Page 58 of Heart Sick Hate

The hospital is quiet at this time of night. Being in LA, I didn’t think that was possible. But there are few people wandering the halls, and the nurses are gathered at their station talking over coffee.

Turning the corner, the lights are dimmer. Or maybe I’m blacking out. Each step stretches the space in front of me.

An inescapable tunnel.

My heart starts to race with my breath, and in my mind, I’m pulled back a decade, to when I walked through similar halls covered in blood.

She’s crazy.

She’s violent.

She almost killed him.

“Echo.”

I jump at my name and realize I’m no longer walking. I’m standing frozen in the middle of the hallway outside Rhett’s hospital room.

Crew steps around me, focusing on my cheeks, and I’m not sure what I look like, but his eyebrows pinch in worry.

“You all right?” His eyes scan me over.

I nod, rolling my shoulders back. “Why wouldn’t I be?”

The last thing I need is someone sensing I’m falling apart. Especially Crew.

His eyes scan me once more, and the softness in his usually hard gaze tells me he sees through my lie, but I don’t bother acknowledging it.

“We should talk about what happened.” Crew takes a step closer, but I step back.

It’s too much. The hallway’s already a funhouse, stretching out with whatever occupies my brain. And being too close to Crew sends me to a dark place.

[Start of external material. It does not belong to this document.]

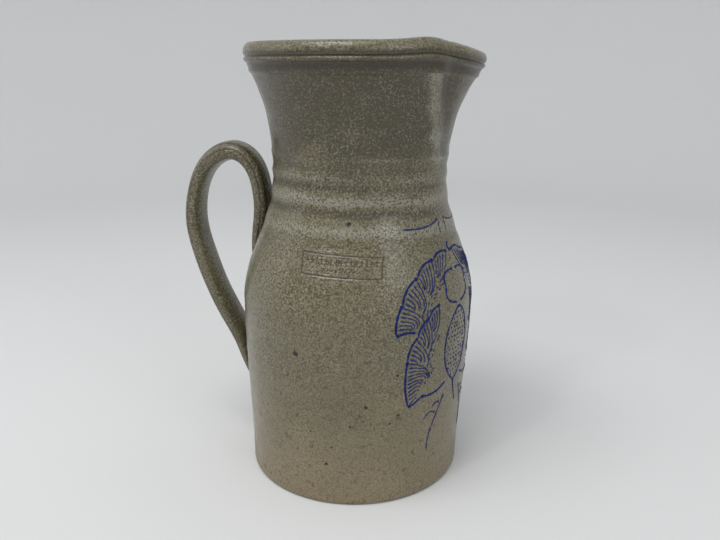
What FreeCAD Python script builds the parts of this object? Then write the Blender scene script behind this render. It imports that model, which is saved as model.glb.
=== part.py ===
import FreeCAD, Part
import math
import os

# Stoneware pitcher: a wheel-thrown jug with a collared rim, a pulled pouring lip and a pulled
# strap handle, joined with slip and decorated with raised cobalt slip lines.
#
# Millimetres, +Z up. The origin is the centre of the flat foot, on the surface it stands on.
# The pouring lip points along +X and the handle stands opposite it, on -X.
# Azimuths are in degrees about +Z, from +X.

# ---- Thrown body -------------------------------------------------------------------------
POT_HEIGHT = 254.0        # foot to the top of the rim
FOOT_RADIUS = 65.2        # wall just above the rounded foot
FOOT_ROUND = 2.4          # rounding of the foot's outer edge
BELLY_RADIUS = 68.9
BELLY_HEIGHT = 108.0
NECK_RADIUS = 50.8
NECK_HEIGHT = 180.0
FLARE_RADIUS = 62.4       # wall where the flare meets the rim's collar
FLARE_POWER = 2.6         # how late the neck opens out
RIM_RADIUS = 66.0         # widest line of the collar
COLLAR_HEIGHT = 15.0      # from the collar's lower edge to the top of the rim
# Outline of the collar from its lower edge up: inset from the widest line, share of its height.
# A hollow under a stepped lower band, a fine groove, then the upper band.
COLLAR_LINE = [
    (2.9, 0.05), (2.4, 0.15), (2.1, 0.27), (0.9, 0.34), (0.4, 0.43),
    (0.2, 0.51), (0.6, 0.56), (0.0, 0.62), (0.05, 0.71),
]
RIM_THICKNESS = 6.8
WALL = 5.4
FLOOR = 8.0
FLOOR_CORNER = 14.0       # inside radius between floor and wall
LEAN = 4.55               # how far the rim's centre stands towards the lip from the foot's centre

# ---- Pouring lip -------------------------------------------------------------------------
LIP_REACH = 3.6           # how far the tip stands out past the collar
LIP_DIP = 5.2             # how far the tip drops below the rim
LIP_HALF_ANGLE = 46.0     # degrees from the tip to where the rim is level again
LIP_SHOULDER = 1.4        # the small rise of the rim on each side of the lip
SHOULDER_SPREAD = 12.0    # degrees
THROAT_HALF_ANGLE = 48.0
THROAT_START = 182.0      # height where the throat of the lip begins
THROAT_POWER = 1.6        # how late the throat and the tip swing out on the way up
TIP_DEPTH = 48.0          # how far below the rim the wall starts to drop towards the tip
FLUTE_ANGLE = 33.0        # the two finger flutes that pinch the throat
FLUTE_DEPTH = 1.3
FLUTE_SPREAD = 7.0        # degrees

# ---- Pulled handle -----------------------------------------------------------------------
HANDLE_AZIMUTH = 180.0
STRAP_WIDTH = 20.0
STRAP_THICKNESS = 10.4
SLIP_LAYER = 0.6          # luting slip between the strap and the wall
SLIP_SQUEEZE = 1.2        # how far the slip shows round the strap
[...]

“There’s nothing to talk about.” I tip my chin up. “I need to go check on my boyfriend.Your brother.”

To anyone but Crew, the reminder might make them pause. But this is a man with fewer morals than his father, so I’m not surprised that my statement only ignites the flame in his gaze as he takes a step closer.

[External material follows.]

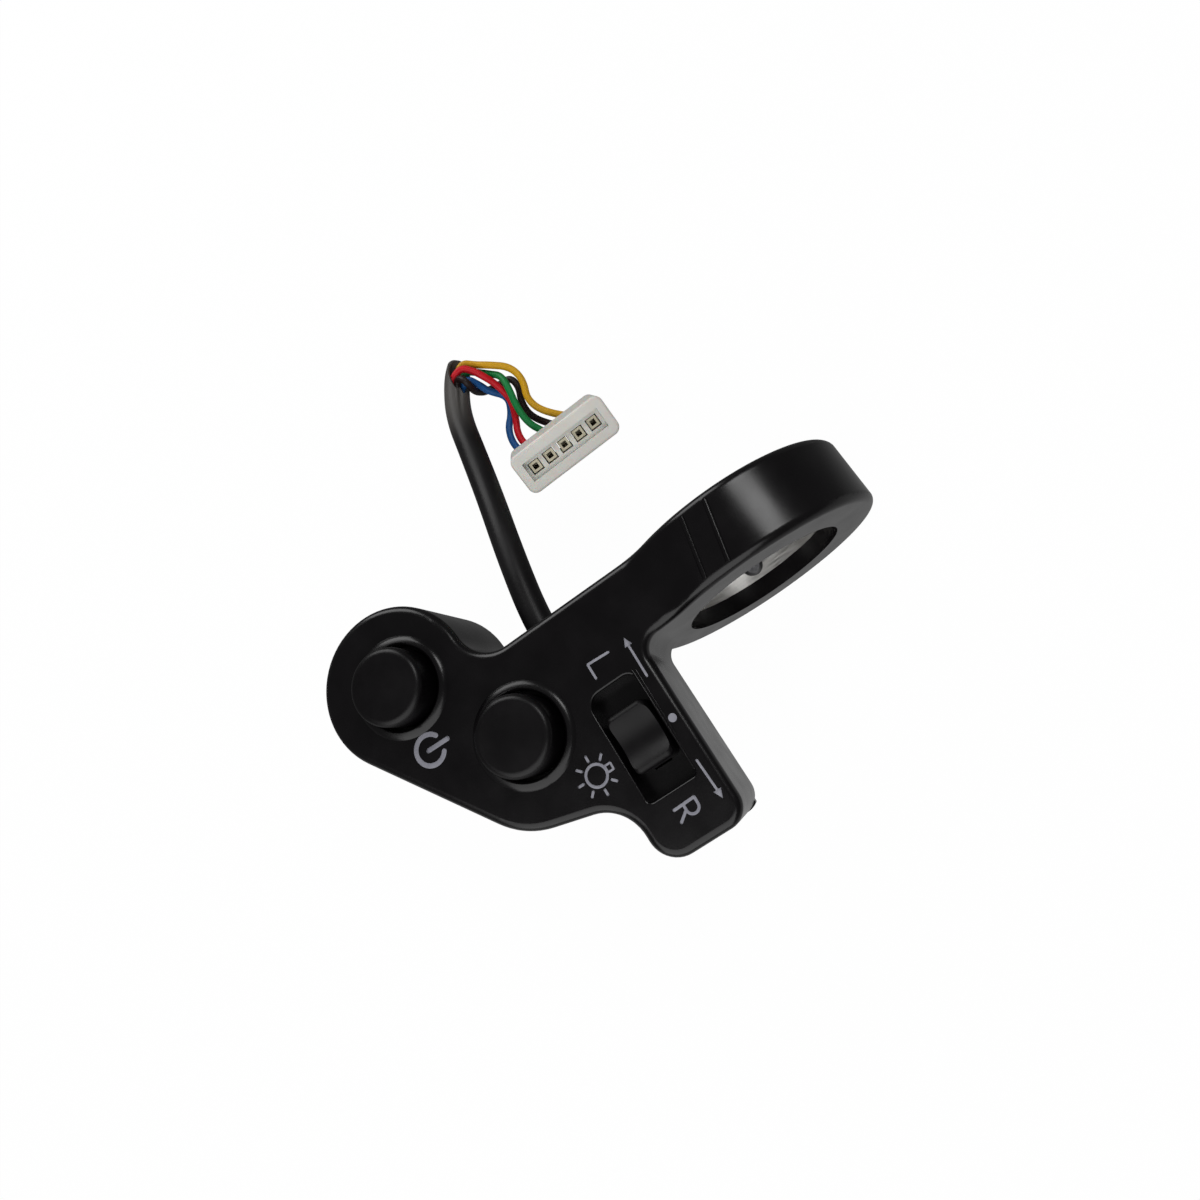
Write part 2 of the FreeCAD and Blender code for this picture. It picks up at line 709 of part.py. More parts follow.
def switch_base(name, x, y):
    """The plate that closes the case from below and holds its pins."""
    plate = box(name + "_sheet", x, y, "board_top", "case_side - 2 * case_wall - 2 * slip",
                "case_side - 2 * case_wall - 2 * slip", "base_thickness")
    holes = [rod("%s_hole_%d" % (name, number), px, py, "board_top - 1", "pin_radius + slip", "base_thickness + 2")
             for number, (px, py) in enumerate(pin_places(x, y))]
    return cut(name, plate, *holes)


def switch_pins(name, x, y):
    """Four riveted pins, each with a contact head above the base."""
    pins = []
    for number, (px, py) in enumerate(pin_places(x, y)):
        leg = rod("%s_leg_%d" % (name, number), px, py, BOARD_LOW + " - pin_below", "pin_radius",
                  "%s - %s + pin_below" % (BASE_TOP, BOARD_LOW))
        head = rod("%s_head_%d" % (name, number), px, py, BASE_TOP, "pin_head_radius", "pin_head")
        pins.append(join("%s_pin_%d" % (name, number), leg, head))
    return group(name, *pins)


def plunger(name, x, y):
    """The stem with its collar, which lifts the button and carries the bridge."""
    profile = [
        ("0", "%s - %s" % (STEM_TOP, COLLAR_LOW)),
        ("stem_radius", "%s - %s" % (STEM_TOP, COLLAR_LOW)),
        ("stem_radius", "collar_height"),
        ("collar_radius", "collar_height"),
        ("collar_radius", "0"),
        ("0", "0"),
    ]
    return stand(turned(name, profile), x, y, COLLAR_LOW)


def bent(start, corner, end):
    """The arc that leaves one point towards a corner and reaches the next, touching both sides."""
    turn = (corner - start).getAngle(end - corner)
    outward = (start + end) * 0.5 - corner
    outward.normalize()
    radius = (corner - start).Length / math.tan(turn / 2)
    return Part.Arc(start, corner + outward * (radius / math.cos(turn / 2) - radius), end).toShape()


def coil_path(radius, rise, turns):
    """A coil's centre line, two smoothly joined arcs to each quarter turn."""
    climb = rise / turns / (2 * math.pi)

    def place(angle):
        return Vector(radius * math.cos(angle), radius * math.sin(angle), climb * angle)

    def heading(angle):
        way = Vector(-radius * math.sin(angle), radius * math.cos(angle), climb)
        return way.normalize()

    edges = []
    for quarter in range(4 * turns):
        first, last = quarter * math.pi / 2, (quarter + 1) * math.pi / 2
        chord = place(last) - place(first)
        ways = heading(first) + heading(last)
        spread = 2 * (1 - heading(first).dot(heading(last)))
        lean = 2 * chord.dot(ways)
        reach = (math.sqrt(lean ** 2 + 4 * spread * chord.dot(chord)) - lean) / (2 * spread)
        leave = place(first) + heading(first) * reach
        arrive = place(last) - heading(last) * reach
        meet = (leave + arrive) * 0.5
        edges += [bent(place(first), leave, meet), bent(meet, arrive, place(last))]
    return Part.Wire(edges), heading(0.0)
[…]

“Pushing me away already?”

“I told you it was a one-time thing.”

He lets out a dark chuckle. “Is that what you’re telling yourself to feel better about what we did? That it was a lapse of judgment?A mistake?”

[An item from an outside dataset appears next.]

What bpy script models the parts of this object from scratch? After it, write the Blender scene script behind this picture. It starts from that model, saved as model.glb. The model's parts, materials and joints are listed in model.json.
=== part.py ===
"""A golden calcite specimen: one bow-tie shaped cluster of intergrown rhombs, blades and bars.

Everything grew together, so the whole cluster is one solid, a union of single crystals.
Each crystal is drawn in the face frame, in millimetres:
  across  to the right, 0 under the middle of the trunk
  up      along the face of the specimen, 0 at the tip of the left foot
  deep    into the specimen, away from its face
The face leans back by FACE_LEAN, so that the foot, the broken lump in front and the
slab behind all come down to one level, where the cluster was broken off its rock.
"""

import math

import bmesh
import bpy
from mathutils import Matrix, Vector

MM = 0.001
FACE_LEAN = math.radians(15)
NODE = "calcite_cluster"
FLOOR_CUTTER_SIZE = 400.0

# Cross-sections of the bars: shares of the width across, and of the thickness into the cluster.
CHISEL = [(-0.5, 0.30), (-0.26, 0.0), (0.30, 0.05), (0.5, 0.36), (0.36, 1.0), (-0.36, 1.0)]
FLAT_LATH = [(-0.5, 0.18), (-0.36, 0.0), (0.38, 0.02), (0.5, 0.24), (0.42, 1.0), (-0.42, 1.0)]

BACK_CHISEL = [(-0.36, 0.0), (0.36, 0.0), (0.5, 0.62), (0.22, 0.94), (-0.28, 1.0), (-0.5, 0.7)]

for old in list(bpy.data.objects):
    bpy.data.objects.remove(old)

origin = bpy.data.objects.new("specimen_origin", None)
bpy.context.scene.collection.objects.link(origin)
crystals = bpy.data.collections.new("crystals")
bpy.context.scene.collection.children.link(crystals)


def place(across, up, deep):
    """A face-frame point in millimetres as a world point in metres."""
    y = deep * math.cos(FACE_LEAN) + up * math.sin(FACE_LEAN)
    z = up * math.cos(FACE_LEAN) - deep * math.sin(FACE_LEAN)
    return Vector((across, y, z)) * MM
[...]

I shrug, glancing away, not able to face those eyes that are bound to drag me straight to hell. But Crew notices, gripping my chin and forcing me to face him.

“I can still feel your virgin blood on my cock, Echo.” He presses closer, his heat surrounding me. “I can still feel your virgin pussy tearing open for me. And do you know what? I’m the only man who can say that.”

“Good for you.”

“Better than good, Goldie.” He grinds his teeth. “Best feeling in the fucking universe.”

My words clump in my throat. I’m not sure if he’s trying to taunt me or praise me for what happened, but I shouldn’t be allowing any of it.

“It doesn’t—”

“Change anything,” he cuts me off, finishing my sentence. “Keep telling yourself that.”

“Keep lying to yourself and thinking you know me better than I know myself.”

Crew leans in closer, brushing my hair off my neck and trailing his fingers down the center of my throat. “Oh, but I do, Goldie. I know what makes you scream. What makes you beg. What makes you wet. Like right now, even if you’re scared or worried, or I’m pissing you off, I bet if I slipped my hand in those panties, I’d find you soaking.”